I am nervous. The top of Oscar’s head disappears as he rides the escalator going down to the BART train, Kathy crosses Market Street to her office, I head toward the parking structure where the parking attendant two hours earlier had said, “Yeah, Lalita’s is two blocks THAT way, pointing the direction of the Asian Art Museum. Be careful walkin’ down in that area, ya hear?”
“Okay, I will.  Thanks.” I had smiled at his sweetness, his genuine concern even though he doesn’t even know me. I’m not far from home and am able to easily return in thirty minutes.
Back at the house, I resume year-end-cleaning. Trying to make space.  File student grades; organize materials into course folders; squish the folders into an already bulging cabinet; note that it’s okay to dump the fall schedule of classes now that the fall semester’s over but put it in a holding pile anyway; fix a cup of tea; wrap a Christmas present; decide I should be writing cards instead, since Christmas is only a couple of days away; decide I’m not feelin’ it right now and my greetings will be more sincere if I’m not feeling goosed from behind to crank them out; sip tepid tea from my forgotten cup; watch as my dog approaches me, stepping on, piercing, wrinkling the Christmas wrap laid out in front of me. Relentless, she swipes her paw toward my face, her pads landing square on my right eye.  If I could understand Dogolese, I would clearly hear her when off her dog lips, she clearly mouths the words, “It’s walk-walk time.”  I agree.
 Instead of jumping into the car, we make a walking adventure out of it and head toward the beach – one mile away - on foot.  I throw her favorite orange ball ten yards out into the gentle protected harbor and off she goes for a swim. Meanwhile, I stand right here,  just getting my feet wet.

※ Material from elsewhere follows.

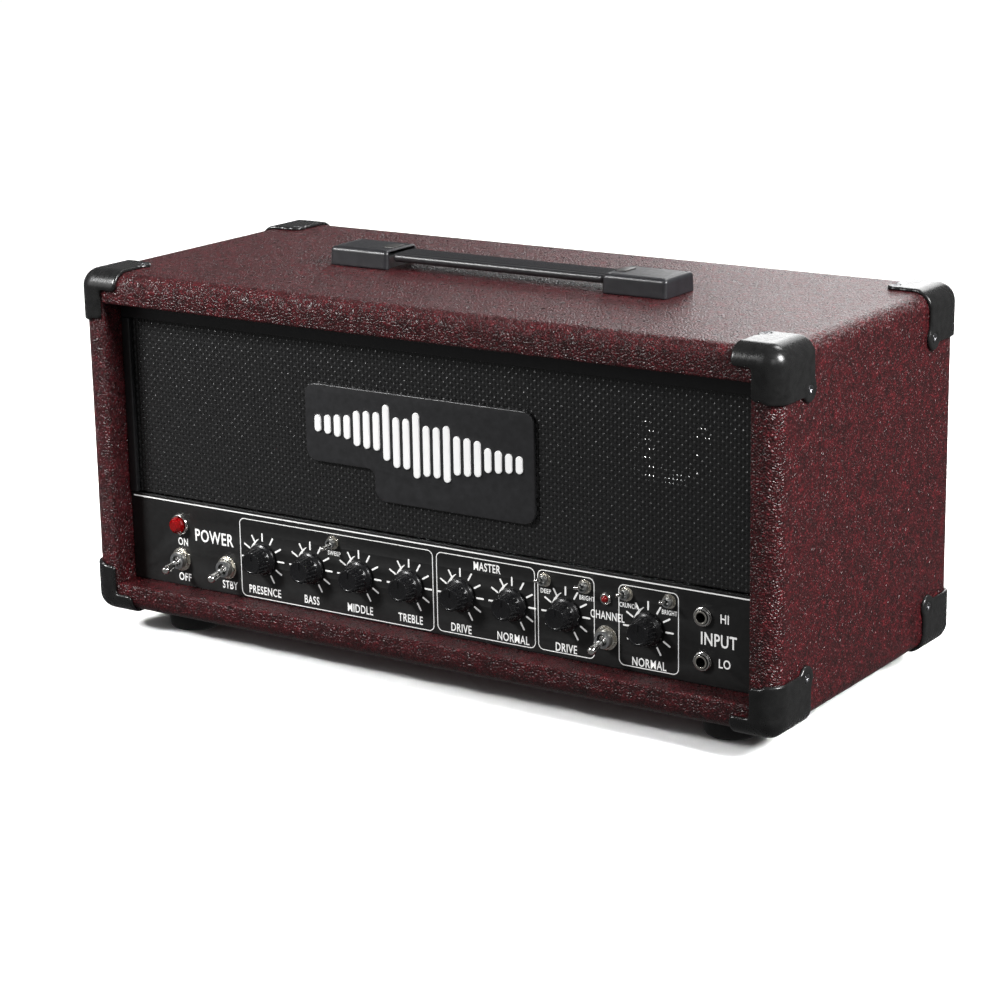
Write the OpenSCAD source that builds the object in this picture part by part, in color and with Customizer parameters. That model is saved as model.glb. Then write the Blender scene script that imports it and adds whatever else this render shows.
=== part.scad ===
// Valve guitar amplifier head: vinyl-covered plywood cabinet, recessed front with
// grille cloth and control panel, steel chassis with valves and transformers inside.
// Frame: X to the right seen from the front, Y to the back, Z up. The origin is on the
// floor under the middle of the cabinet, so the feet stand on Z = 0.

/* [Cabinet] */
// Width over the vinyl covering
cab_w = 570; // [500:5:760]
// Depth over the vinyl covering
cab_d = 256; // [220:2:320]
// Height over the vinyl covering, without feet
cab_h = 252; // [240:2:300]
// Radius of the rounded outer edges
edge_r = 11; // [4:0.5:18]
// Thickness of the side and bottom boards
board_t = 18; // [12:1:22]
// Thickness of the top board
top_t = 20; // [12:1:24]
// Thickness of the vinyl covering
skin_t = 1; // [0.6:0.1:2]
// How far the front panel and the cloth sit behind the front edge
recess = 20; // [10:1:40]

/* [Feet] */
// Height of the rubber feet
foot_h = 18; // [12:1:25]
// Diameter of the rubber feet at the cabinet
foot_d = 40; // [25:1:44]
// Distance of the foot centres from the cabinet sides
foot_in_x = 56; // [56:1:80]
// Distance of the foot centres from the front and back
foot_in_y = 44; // [42:1:90]

/* [Corner protectors] */
// Wall of the moulded corner protectors
guard_t = 2.5; // [1.5:0.5:4]
// Reach of the legs along the cabinet edges at the front
guard_leg = 33; // [25:1:50]
// Reach of the screwed wings along the cabinet depth
guard_wing = 47; // [35:1:70]

/* [Handle] */
// Length of each handle end cap
cap_l = 51; // [40:1:70]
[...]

Letters, individual alphabet letters, popping up onto the surface of the calm water, attach themselves to my calves and knees, my body parts practically ingesting them, the way a dry sponge sucks up water and expands.   Knee-deep in the water, I pluck each of the letters off of my solid little sea sponge legs. The letters come away as if my calves were lightly magnetized and then float around into a line following the gentle pull of the tide until, for just two seconds they form my new mantra:
“L-a-k-b-a-y   L-o-o-b”.
The sun, from its afternoon angle, spotlights the white foamy lettering, ensuring that I see it.  There’s that Lakbay-Loob again.  Wait, what does it mean again?  I click my tongue in frustration, trying to bring its translation to the surface.  “You have no code-switch in your brain for Tagalog, Lisa, cause you don’t know shit in this language.”
How DO you even SAY “shit” in Tagalog?
How do I say, “How do you say this…. Or …that..  in Tagalog? “
            Well at least I don’t pronounce it /Tag-uh-log/ like other Californians. And I can say “sarap”, delicious. I can say, “salamat”, thank you.  I can say-y-y-y, “walang ano man”, you’re welcome.  I can say, “Maligayang Pasko!”, Merry Christmas.  And I can say, “Manigong Bagong Taon sa Iyo! , Happy New Year to you too!   Whatever, Lisa.  You don’t know Shit.
            Loob (pronounced /lō- ōb/ is one of those delicious words which carry layers of nuances and meanings.  My inner- knowing self leads my outer information-seeking self to return to the book, Babaylan-Filipinos and the Call of the Indigenous, edited by Leny Mendoza Strobel, for further insight.  In her Introduction, Leny writes a lot about loob, and translates the words of Father Albert Alejo.  Each story in there is itself a window, a door, a stepstool to yet another level.  
But all I want at this moment is to formulate my articulation of how this phrase, “Lakbay-loob”, is awakening my soul.  My take away: loob is consciousness, empathy, action.  My own previous training along parallel lines reveals that these elements may not necessarily manifest in that order.   
I have waited for this moment. The Philippines has been waiting for me.  Write this piece and do your Lakbay – Loob, Ms. mother, writer, professor.   Simple as the Nike swoosh.
I am joyful.  I now realize that this open space that has extended from just behind my left ribcage to my hip joint had no name until now.  With this realization, I am complete.